The resistance from Democrats will cause a standoff with no clear resolution bringing the fate of Israel aid into question.
House Democrats appear happy to cede to the Senate and take up whatever legislation the upper chamber has to offer. Rep. Brad Schneider, D-Ill., said in a statement prior to the House’s vote on the Israel bill that he would spearhead efforts to pass the Senate’s bill in the lower chamber.
“I cannot support the terribly flawed, weak and dangerous bill Speaker Johnson and the Republicans have on the floor today,” Schneider said. “The Senate will pass a robust, bipartisan aid package.
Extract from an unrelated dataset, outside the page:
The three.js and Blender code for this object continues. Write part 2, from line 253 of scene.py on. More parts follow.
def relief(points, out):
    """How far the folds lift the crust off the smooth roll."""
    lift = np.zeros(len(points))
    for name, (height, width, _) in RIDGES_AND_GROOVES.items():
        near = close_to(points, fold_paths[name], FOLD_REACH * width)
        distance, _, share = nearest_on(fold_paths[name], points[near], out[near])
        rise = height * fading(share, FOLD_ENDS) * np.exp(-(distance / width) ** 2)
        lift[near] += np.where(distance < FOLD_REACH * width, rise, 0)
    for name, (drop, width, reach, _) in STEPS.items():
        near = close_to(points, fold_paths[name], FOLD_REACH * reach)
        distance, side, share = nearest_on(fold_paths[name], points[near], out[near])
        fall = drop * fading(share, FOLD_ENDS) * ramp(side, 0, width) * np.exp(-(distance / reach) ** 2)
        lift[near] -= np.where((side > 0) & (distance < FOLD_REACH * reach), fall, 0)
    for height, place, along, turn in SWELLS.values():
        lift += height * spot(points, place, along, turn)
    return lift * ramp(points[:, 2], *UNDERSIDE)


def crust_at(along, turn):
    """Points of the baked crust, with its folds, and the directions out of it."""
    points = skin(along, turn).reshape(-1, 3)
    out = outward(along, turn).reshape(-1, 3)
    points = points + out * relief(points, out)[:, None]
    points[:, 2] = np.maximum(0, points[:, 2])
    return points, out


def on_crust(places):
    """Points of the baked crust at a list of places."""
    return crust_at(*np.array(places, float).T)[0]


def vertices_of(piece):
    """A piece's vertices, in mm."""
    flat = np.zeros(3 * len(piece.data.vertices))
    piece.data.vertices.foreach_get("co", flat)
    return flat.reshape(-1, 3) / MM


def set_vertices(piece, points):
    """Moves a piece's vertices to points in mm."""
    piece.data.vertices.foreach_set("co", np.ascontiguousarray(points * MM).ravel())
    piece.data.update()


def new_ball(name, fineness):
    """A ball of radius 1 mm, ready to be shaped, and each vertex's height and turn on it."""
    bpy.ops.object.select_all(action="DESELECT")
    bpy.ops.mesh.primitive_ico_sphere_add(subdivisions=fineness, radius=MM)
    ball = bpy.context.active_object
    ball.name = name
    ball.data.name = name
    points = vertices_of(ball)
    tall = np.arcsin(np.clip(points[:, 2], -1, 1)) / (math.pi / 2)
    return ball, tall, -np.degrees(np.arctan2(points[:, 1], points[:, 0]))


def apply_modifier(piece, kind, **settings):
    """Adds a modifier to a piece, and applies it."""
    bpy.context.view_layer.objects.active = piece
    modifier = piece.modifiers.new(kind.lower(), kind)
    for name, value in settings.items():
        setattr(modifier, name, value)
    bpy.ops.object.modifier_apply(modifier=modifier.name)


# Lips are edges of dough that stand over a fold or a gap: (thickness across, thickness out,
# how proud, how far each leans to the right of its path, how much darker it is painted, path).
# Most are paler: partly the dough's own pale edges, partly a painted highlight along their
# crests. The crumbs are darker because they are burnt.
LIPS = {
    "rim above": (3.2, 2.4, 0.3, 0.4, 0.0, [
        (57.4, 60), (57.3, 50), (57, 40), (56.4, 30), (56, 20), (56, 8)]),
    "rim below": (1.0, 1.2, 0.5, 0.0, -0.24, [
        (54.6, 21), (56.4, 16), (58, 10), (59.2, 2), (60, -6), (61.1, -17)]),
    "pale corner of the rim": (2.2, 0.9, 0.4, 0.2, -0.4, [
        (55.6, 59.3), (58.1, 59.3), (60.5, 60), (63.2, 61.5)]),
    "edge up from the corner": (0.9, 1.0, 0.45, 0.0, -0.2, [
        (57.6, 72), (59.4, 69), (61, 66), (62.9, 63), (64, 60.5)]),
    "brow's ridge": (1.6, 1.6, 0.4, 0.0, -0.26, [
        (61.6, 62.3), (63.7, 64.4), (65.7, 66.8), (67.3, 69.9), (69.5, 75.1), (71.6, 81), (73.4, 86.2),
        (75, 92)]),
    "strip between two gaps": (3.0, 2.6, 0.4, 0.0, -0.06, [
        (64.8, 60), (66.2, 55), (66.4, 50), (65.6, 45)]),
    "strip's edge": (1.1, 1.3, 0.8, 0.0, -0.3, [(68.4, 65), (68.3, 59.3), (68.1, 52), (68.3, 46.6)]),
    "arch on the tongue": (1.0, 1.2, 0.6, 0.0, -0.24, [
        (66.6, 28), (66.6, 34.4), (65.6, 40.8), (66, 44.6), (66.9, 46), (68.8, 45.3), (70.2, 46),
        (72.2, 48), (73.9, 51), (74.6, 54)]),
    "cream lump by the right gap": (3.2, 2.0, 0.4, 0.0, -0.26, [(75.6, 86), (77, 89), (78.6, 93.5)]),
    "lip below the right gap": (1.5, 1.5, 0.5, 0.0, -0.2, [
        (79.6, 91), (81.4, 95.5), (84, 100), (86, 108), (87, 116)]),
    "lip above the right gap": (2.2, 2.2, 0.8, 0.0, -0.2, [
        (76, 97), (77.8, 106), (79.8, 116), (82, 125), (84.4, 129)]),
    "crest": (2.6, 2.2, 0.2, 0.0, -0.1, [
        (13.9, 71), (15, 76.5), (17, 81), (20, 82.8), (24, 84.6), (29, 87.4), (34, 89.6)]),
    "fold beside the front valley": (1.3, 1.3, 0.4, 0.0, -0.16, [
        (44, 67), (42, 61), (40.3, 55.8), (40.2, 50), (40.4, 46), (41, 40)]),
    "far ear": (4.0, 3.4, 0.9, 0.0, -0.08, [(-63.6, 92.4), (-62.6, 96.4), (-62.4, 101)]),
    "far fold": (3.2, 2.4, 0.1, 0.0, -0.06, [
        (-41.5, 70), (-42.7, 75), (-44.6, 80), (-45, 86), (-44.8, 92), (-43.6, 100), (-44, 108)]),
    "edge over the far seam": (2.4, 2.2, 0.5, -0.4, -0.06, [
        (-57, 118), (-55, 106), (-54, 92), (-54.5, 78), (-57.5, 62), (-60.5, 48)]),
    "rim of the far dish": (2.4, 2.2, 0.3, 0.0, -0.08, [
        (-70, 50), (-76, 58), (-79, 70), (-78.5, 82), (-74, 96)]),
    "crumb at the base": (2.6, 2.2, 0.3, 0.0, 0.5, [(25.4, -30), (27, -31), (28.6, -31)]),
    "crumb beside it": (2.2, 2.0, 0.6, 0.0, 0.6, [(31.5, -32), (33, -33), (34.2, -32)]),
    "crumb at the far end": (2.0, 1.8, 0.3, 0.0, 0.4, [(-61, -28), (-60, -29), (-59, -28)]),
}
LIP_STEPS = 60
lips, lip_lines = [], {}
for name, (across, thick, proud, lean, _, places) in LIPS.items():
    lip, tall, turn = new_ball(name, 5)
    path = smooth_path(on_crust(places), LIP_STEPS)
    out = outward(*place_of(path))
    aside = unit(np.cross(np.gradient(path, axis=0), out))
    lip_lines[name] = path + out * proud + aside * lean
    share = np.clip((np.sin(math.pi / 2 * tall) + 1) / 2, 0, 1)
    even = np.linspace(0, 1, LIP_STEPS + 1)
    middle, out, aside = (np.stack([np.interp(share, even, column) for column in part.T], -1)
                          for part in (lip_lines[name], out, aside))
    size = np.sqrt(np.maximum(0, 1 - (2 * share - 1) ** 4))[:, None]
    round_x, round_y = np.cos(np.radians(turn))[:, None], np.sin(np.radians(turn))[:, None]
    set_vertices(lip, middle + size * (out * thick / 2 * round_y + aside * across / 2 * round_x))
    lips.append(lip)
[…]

I will lead the charge to pass that package in the House as soon as humanly possible.”
Johnson however, has signaled he won’t back down in the coming fight. The Louisiana Republican said he has already met with the president, multiple cabinet officials and senators and made clear “we’re going to do this in a responsible manner.”
He defended the offset in the Israel bill rescinding money from the IRS even as Schumer dismissed it as a “poison pill.” Johnson, at the news conference, portrayed confidence he could win out.
“We’re trying to get back to the principle of fiscal responsibility here,” Johnson said. “We’re gonna stand for that and I’m going to continue to message that for the American people. And you know what? I suspect they’re with us on it.”
Appearing on Fox Business ahead of the vote, he rejected pressure to bring Biden’s full request to the floor, saying the president’s other requests “deserve a more sober look” and argued for separate debates and discussions.
“So we’re going to handle the Ukraine issue and the border issue probably together (on) the House side,” he said. “We’re in the consensus-building business here. We don’t have a full consensus yet on Ukraine.”